Erro de interpretação
O cartaz político se mostra apto à análise política dos "dispositivos de cooperação que se formam e se estendem através das redes", mesmo que Negri não tenha se debruçado sobre as artes gráficas.
Walter Benjamin [1892- 1940], sim, porém Szaniecki parece cometer um erro de interpretação quando escreve: "Nosso estudo aborda a potência do cartaz a partir de uma hipótese de estetização da política, a ser verificada nas manifestações globais".
Quando encerra seu ensaio de 1936 intitulado "A Obra de Arte na Era de Sua Reprodutibilidade Técnica", Benjamin alerta para a "estetização da política" praticada pelo fascismo e propõe o que poucos até hoje compreendem: "Politizar a arte".
Estamos já no terceiro quarto de "Estética da Multidão" quando somos introduzidos à "questão da representação política e estética".
Ora, não custava resolver em poucas páginas que toda representação é política. O livro merecia uma limpeza dos rastros acadêmicos. Ganharia agilidade e força autoral.
Somos conduzidos por sentenças como: "Nosso interesse se limita...", "podemos averiguar...", "como mencionamos anteriormente...", "verificaremos a seguir..." etc.
E qual é o cerne do debate que nos interessa? A pergunta é complexa e pertence à disciplina estética, a saber: como explicar, nas práticas artísticas, a passagem da transcendência para a imanência?
Szaniecki fará uso de uma série de conceitos atribuídos a Foucault e Negri, como "ação e reação" e "imagens de potência". Nietzsche [1844-1900] mal aparece.
Uma nota de rodapé assinalando que o "método de abordagem" de Foucault e Negri "não é dialético" desconsidera que essa hipótese já havia sido elaborada, em 1962, no estudo de Gilles Deleuze [1925-1995] "Nietzsche e a Filosofia".
Aos seus vinte e poucos anos, o pensamento de Foucault já era indissociável do de Nietzsche, culminando em um dos textos mais lidos nas faculdades de ciências humanas, "Nietzsche, Freud, Marx (colóquio de Royaumont, julho de 1964).
Pensar "estética" e "multidão" é uma proposição não somente bem-vinda como necessária. É fato que muitos criadores trabalham com filigranas derivadas da definição de multidão (em oposição à noção de "povo").
A "cooperação social" é uma delas; a "troca e o afeto" também.

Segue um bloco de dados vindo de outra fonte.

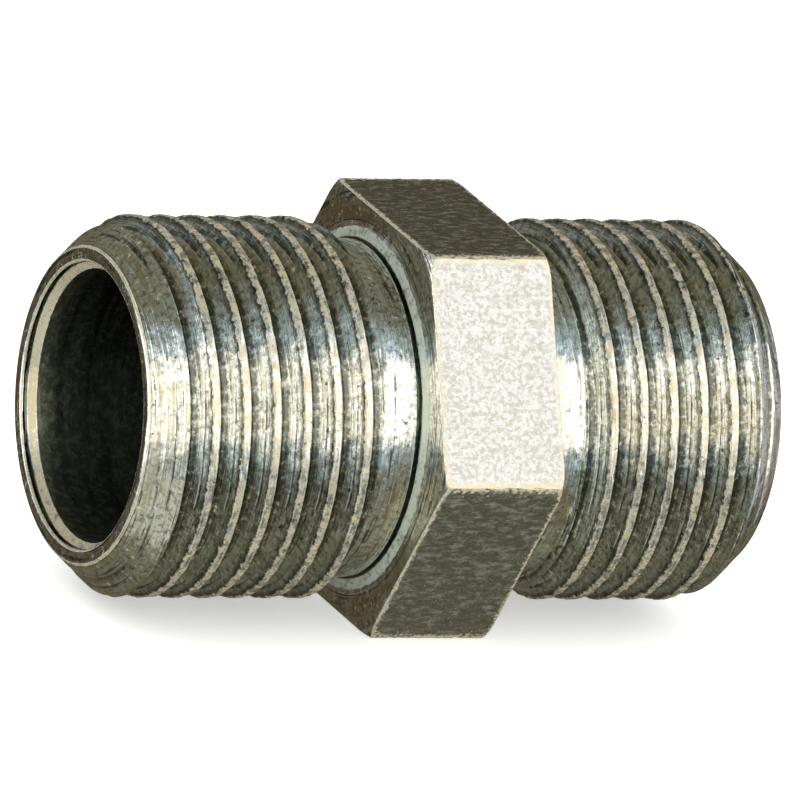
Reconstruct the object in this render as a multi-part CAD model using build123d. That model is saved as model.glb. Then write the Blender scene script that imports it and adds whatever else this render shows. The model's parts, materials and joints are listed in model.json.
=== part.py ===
from build123d import *
import os
from math import ceil, radians, tan

# Hexagon nipple, G 1/2 male to G 1/2 male, turned in one piece from hexagon steel bar.
# Millimetres. The bore lies along X, one flat of the hexagon faces down (-Z), and the
# origin is on the bore's axis, half-way between the two end faces.

# G 1/2 parallel pipe thread, ISO 228-1: Whitworth form, 14 threads per inch. The crests
# are cut to the middle of the outside diameter's tolerance, 20.671 to 20.955.
THREAD_PITCH = 25.4 / 14
THREAD_NOMINAL_DIAMETER = 20.955
THREAD_DIAMETER = 20.8
ROOT_DIAMETER = THREAD_NOMINAL_DIAMETER - 2 * 0.640327 * THREAD_PITCH
ROOT_WIDTH = THREAD_PITCH / 6
FLANK_ANGLE = 27.5
GROOVE_OVERCUT = 0.12
GROOVE_START = 1.5

# Hexagon for the spanner.
HEX_ACROSS_FLATS = 22.0
HEX_LENGTH = 7.2
HEX_CHAMFER_DIAMETER = 24.6
HEX_CHAMFER_ANGLE = 30.0

# The two threaded ends, each measured from the hexagon to its end face.
END_LENGTH_MINUS_X = 16.2
END_LENGTH_PLUS_X = 14.6

# Plain relief between the last thread and the hexagon, where the die or tool runs out.
RELIEF_WIDTH = 2.4
RELIEF_DIAMETER = 18.4

# Low coned collar that the turning leaves on the hexagon's face, round the relief's foot.
COLLAR_DIAMETER = 20.4
COLLAR_CREST_DIAMETER = 18.6
COLLAR_HEIGHT = 0.25

# Lead-in cone on each end, which leaves a narrow flat ring for the end face.
LEAD_FACE_DIAMETER = 17.2
LEAD_LENGTH = 2.1

# The through bore. Each mouth is a short wider step, then a 45 degree cone into the bore.
BORE_DIAMETER = 14.8
MOUTH_DIAMETER = 15.6
MOUTH_DEPTH = 0.4

OVERALL_LENGTH = END_LENGTH_MINUS_X + HEX_LENGTH + END_LENGTH_PLUS_X
END_FACE_X = OVERALL_LENGTH / 2
HEX_MINUS_X = -END_FACE_X + END_LENGTH_MINUS_X
HEX_PLUS_X = END_FACE_X - END_LENGTH_PLUS_X


def turned(points):
    """The solid that a closed outline of (x, radius) points sweeps round the X axis."""
    return revolve(make_face(Polyline(*points, close=True)), Axis.X)


def end_profile(face_x, hex_x):
    """Outline points of one threaded end, from its end face in to the hexagon."""
    inward = 1 if hex_x > face_x else -1
    relief_x = hex_x - inward * RELIEF_WIDTH
    run_down = (THREAD_DIAMETER - RELIEF_DIAMETER) / 2 * tan(radians(FLANK_ANGLE))
    return [
        (face_x, LEAD_FACE_DIAMETER / 2),
        (face_x + inward * LEAD_LENGTH, THREAD_DIAMETER / 2),
        (relief_x - inward * run_down, THREAD_DIAMETER / 2),
        (relief_x, RELIEF_DIAMETER / 2),
        (hex_x, RELIEF_DIAMETER / 2),
    ]


def hexagon_block():
    """The length of hexagon bar left full size, its corners chamfered at both faces."""
    prism = extrude(
        Plane.YZ.offset(HEX_MINUS_X)
        * RegularPolygon(HEX_ACROSS_FLATS / 2, 6, major_radius=False),
        amount=HEX_LENGTH,
    )
    face_radius = HEX_CHAMFER_DIAMETER / 2
    rise = HEX_LENGTH / 2
    peak_radius = face_radius + rise / tan(radians(HEX_CHAMFER_ANGLE))
    double_cone = turned(
        [
            (HEX_MINUS_X, 0),
            (HEX_MINUS_X, face_radius),
            (HEX_MINUS_X + rise, peak_radius),
            (HEX_PLUS_X, face_radius),
            (HEX_PLUS_X, 0),
        ]
    )
    return prism & double_cone


def face_collar(hex_x, outward):
    """The low coned collar on one face of the hexagon."""
    crest_x = hex_x + outward * COLLAR_HEIGHT
    return turned(
        [
            (hex_x - outward * COLLAR_HEIGHT, 0),
            (crest_x, 0),
            (crest_x, COLLAR_CREST_DIAMETER / 2),
            (hex_x, COLLAR_DIAMETER / 2),
            (hex_x - outward * COLLAR_HEIGHT, COLLAR_DIAMETER / 2),
        ]
    )


def turned_blank():
    """The nipple before its threads are cut and its bore is drilled."""
    outline = (
        [(-END_FACE_X, 0)]
        + end_profile(-END_FACE_X, HEX_MINUS_X)
        + end_profile(END_FACE_X, HEX_PLUS_X)[::-1]
        + [(END_FACE_X, 0)]
    )
    collars = face_collar(HEX_MINUS_X, -1) + face_collar(HEX_PLUS_X, 1)
    return turned(outline) + hexagon_block() + collars


def bore():
    """The through bore, with the stepped and coned mouth at each end."""
    radius = BORE_DIAMETER / 2
    mouth = MOUTH_DIAMETER / 2
    step_x = END_FACE_X - MOUTH_DEPTH
    bore_x = step_x - (mouth - radius)
    return turned(
        [
            (-END_FACE_X, 0),
            (-END_FACE_X, mouth),
            (-step_x, mouth),
            (-bore_x, radius),
            (bore_x, radius),
            (step_x, mouth),
            (END_FACE_X, mouth),
            (END_FACE_X, 0),
        ]
    )


def groove_turn():
    """One right-hand turn of the thread's groove, wound up round Z from Z = 0."""
    root_radius = ROOT_DIAMETER / 2
    open_radius = THREAD_DIAMETER / 2 + GROOVE_OVERCUT
    root_half = ROOT_WIDTH / 2
    open_half = root_half + (open_radius - root_radius) * tan(radians(FLANK_ANGLE))
    profile = make_face(
        Polyline(
            (root_radius, 0, -root_half),
            (open_radius, 0, -open_half),
            (open_radius, 0, open_half),
            (root_radius, 0, root_half),
            close=True,
        )
    )
    path = Helix(THREAD_PITCH, THREAD_PITCH, root_radius)
    return sweep(profile, path=path, is_frenet=True)


def cut_thread(blank, hex_x, end_length, turn_to_end):
    """The blank with one end's groove cut, turn by turn, from the relief outwards.

    The first turn starts in the relief, GROOVE_START from the hexagon, and the last one
    ends outside the end face, so the groove runs out into free space at both of its ends.
    """
    turn = groove_turn()
    turns = ceil((end_length - GROOVE_START) / THREAD_PITCH) + 1
    for i in range(turns):
        out = GROOVE_START + i * THREAD_PITCH
        blank = blank - Pos(X=hex_x) * Rot(Y=turn_to_end) * Pos(Z=out) * turn
    return blank


def nipple_body():
    """The finished nipple, with its bore drilled and a thread cut on each end."""
    body = turned_blank() - bore()
    body = cut_thread(body, HEX_PLUS_X, END_LENGTH_PLUS_X, turn_to_end=90)
    return cut_thread(body, HEX_MINUS_X, END_LENGTH_MINUS_X, turn_to_end=-90)


os.makedirs("parts", exist_ok=True)
export_step(nipple_body(), "parts/nipple_body.step")
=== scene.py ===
import json
from math import ceil, cos, pi, radians, sin, sqrt, tan

import bpy
import numpy as np
from mathutils import Matrix, Vector


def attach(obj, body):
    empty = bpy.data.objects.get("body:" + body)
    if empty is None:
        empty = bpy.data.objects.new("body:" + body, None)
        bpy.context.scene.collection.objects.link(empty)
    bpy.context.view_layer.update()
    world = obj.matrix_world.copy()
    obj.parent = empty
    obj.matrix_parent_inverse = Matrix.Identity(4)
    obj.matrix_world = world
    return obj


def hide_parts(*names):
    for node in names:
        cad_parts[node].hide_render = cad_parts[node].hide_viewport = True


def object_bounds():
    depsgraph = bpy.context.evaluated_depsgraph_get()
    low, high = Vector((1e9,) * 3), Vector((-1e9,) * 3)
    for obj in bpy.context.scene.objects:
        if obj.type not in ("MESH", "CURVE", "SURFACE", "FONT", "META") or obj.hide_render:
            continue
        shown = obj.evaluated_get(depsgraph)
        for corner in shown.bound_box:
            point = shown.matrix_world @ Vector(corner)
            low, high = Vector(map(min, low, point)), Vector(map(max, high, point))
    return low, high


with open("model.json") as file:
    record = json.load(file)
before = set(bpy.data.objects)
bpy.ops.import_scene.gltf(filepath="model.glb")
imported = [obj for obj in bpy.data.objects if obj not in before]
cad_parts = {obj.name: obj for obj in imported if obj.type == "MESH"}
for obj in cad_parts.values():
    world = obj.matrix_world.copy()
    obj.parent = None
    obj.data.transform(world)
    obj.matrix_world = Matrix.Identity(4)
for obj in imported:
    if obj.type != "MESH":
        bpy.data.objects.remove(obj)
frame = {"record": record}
CAD_LOW, CAD_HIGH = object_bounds()

# The hex nipple of the frame, drawn again with a rounded thread form, broken edges and a
# worn zinc plating, lying on one flat of its hexagon on a pale floor.

# ---- sizes in millimetres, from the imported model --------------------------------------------

MM = 0.001
MOUNTS = {m["name"]: m for m in frame["record"]["mounts"]}
END_X = CAD_HIGH.x / MM
HEX_FLAT = CAD_HIGH.z / MM
HEX_MIDDLE = MOUNTS["spanner_flat_up"]["pos_m"][0] / MM
BORE_RADIUS = MOUNTS["through_bore"]["dims"]["r_mm"]
BORE_START = MOUNTS["through_bore"]["dims"]["length_mm"] / 2
CREST_RADIUS = MOUNTS["thread_plus_x"]["dims"]["r_mm"]
THREAD_LENGTH = {
    -1: MOUNTS["thread_minus_x"]["dims"]["length_mm"],
    1: MOUNTS["thread_plus_x"]["dims"]["length_mm"],
}

# ---- sizes in millimetres that the record doesn't state --------------------------------------

HEX_HALF_LENGTH = 3.6
CHAMFER_CIRCLE = 12.3
CHAMFER_SLOPE = tan(radians(30))
RELIEF_RADIUS = 9.2
UNDERCUT = 0.12
COLLAR_CREST_RADIUS = 9.3
COLLAR_RADIUS = 10.2
COLLAR_HEIGHT = 0.25
COLLAR_FOOT = 0.1
LEAD_FACE_RADIUS = 8.6
LEAD_LENGTH = 2.1
LEAD_SLOPE = (CREST_RADIUS - LEAD_FACE_RADIUS) / LEAD_LENGTH
MOUTH_RADIUS = 7.8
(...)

Entretanto é difícil compreender a opção por aplicar um léxico, surgido nos anos 90, à iconografia dos cartazes do Maio de 1968, por exemplo.
Por que perder a oportunidade de atualizar um trabalho acadêmico e de escolher uma iconografia mais contemporânea?
No caso do estudo dos retratos, caberia evocar a série "Palestinian Cabinet Ministers", de Efrat Shvily (2000), realizada quando a paz no Oriente Médio aparecia como horizonte possível. Retratos de uma autoridade que não chegou a ter uma autoridade e que foi compreendida como uma camuflagem de terroristas parecendo "árabes respeitáveis" ou, até mesmo, por ironia da semelhança dos traços étnicos, membros da autoridade israelense.
É verdade que Negri tentou descascar esse abacaxi ao publicar "Arte e Multidão - Nove Cartas sobre a Arte" (ed. Atelier, França). Mesmo assim, não foi bem-sucedido.
Sinal de indecisão
Em carta de 15/12/2001 para Marie-Magdeleine, Negri constata o "vazio de inovação formal" após ter visitado a Bienal de Veneza. Se Negri afirma que a transcendência não existe mais, a sugestão de que "a obra de arte pareça sempre ter algo de transcendente" é, no mínimo, um sinal de indecisão de sua parte.
É incoerente lamentar a falta de uma "grande arte" e tentar enxergar em Joseph Beuys [1921-86] ou em Richard Serra possibilidades de "potência".
Antes da conclusão, mero resumo repetitivo, Szaniecki toca uma mina tão preciosa quanto perigosa, na frase final do terceiro capítulo: "Seria o evento a forma da imanência?". Aqui residiria um estudo promissor.
LISETTE LAGNADO é crítica de arte e co-editora da "Trópico". Foi curadora-geral da 27ª Bienal de São Paulo, em 2006.